5. Compliance threatens security
Compliance itself is not bad, but complying with security standards set by government, such as HIPAA, or industries, such as PCI, are not enough to keep networks secure, Corman says. The problem is that regulations create a budget and resource conflict between what compliance demands and what network executives think really needs doing to best secure the business it supports. Complying with such standards also signals to potential attackers the exact defenses businesses have. "If PCI tells them where the fortifications are and they start targeting other areas," he says.
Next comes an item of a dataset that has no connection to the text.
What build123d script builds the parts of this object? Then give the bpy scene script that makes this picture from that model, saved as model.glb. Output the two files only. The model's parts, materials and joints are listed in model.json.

6. Vendor blind spots allowed the Storm worm outbreak to happen
Corporate defenses that check behavior of network devices can spot machines taken over by the bot network, but there is no such protection for consumer networks. Behavior-based antivirus software for endpoints and anomaly detection systems also work, but not for those who don't have them, he says. "Storm recognized the biggest blind spots in antivirus and exploited them, and Storm employs great social engineering," Corman says.
7. Security has grown well past do-it-yourself
Security vendors try to convince businesses that security is so complex that they cannot possibly do it alone, Corman says. But the security needs of businesses are so individual that merely choosing a product is not enough. "It's not enough to have the right tool. It needs to be installed and configured properly for the environment," he says, and that can best be done by the IT staff itself.